# new wheel, new litter box, new decorations! pics!



## rat_ratscal (Sep 23, 2007)

i got a new wheel (which the rats are terrified of) and re-organized the cage enjoy!

ozzy investigating her wheel that she's scared of









the wheel and the corner hammock









ozzy playing in poop (the rock is to hold down the box)









ozzy does not approve of the flash









looking for food and exploring at the same time









bottom of the cage (not a great pic)









they need to grasp the concept that they lay on the hammocks, not the other way around 









sorry i dont have lots of pics of hyper, my next post in meet my rat i s full of her when we were playing our game today


----------



## Mana (Apr 22, 2007)

Ozzy is so cute! I love beiges, and barebacks ^_^

That wheel looks really small though. Is it an 8"? Your girls will need at least an 11" wheel, preferably 12". They need enough room to stretch out to actually run.

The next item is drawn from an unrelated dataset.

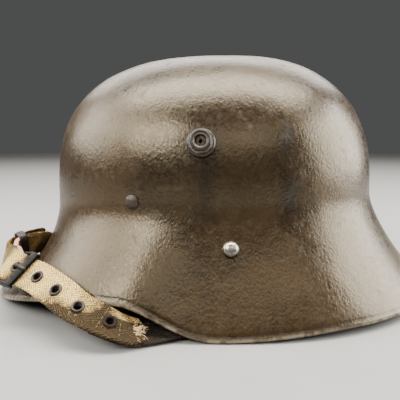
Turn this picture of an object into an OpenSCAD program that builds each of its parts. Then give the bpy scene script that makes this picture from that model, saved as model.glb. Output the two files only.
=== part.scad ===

In a wheel too small, their backs will bend too much. I'm not even sure they'd use it, but they might get hurt if they do.


----------



## rat_ratscal (Sep 23, 2007)

i know, when i bought it i forgot they were so big  im soon getting a huge 14" the one right now is eight and a half, its the only one that was there, and i cant return it cuz its a 2 and a half hour drive from where i am


----------



## Mana (Apr 22, 2007)

lol yeah, I had that problem when I first got rats. I made some hammocks for my two girls soon after I got them without comparing it to them, and they ended up waaay too small.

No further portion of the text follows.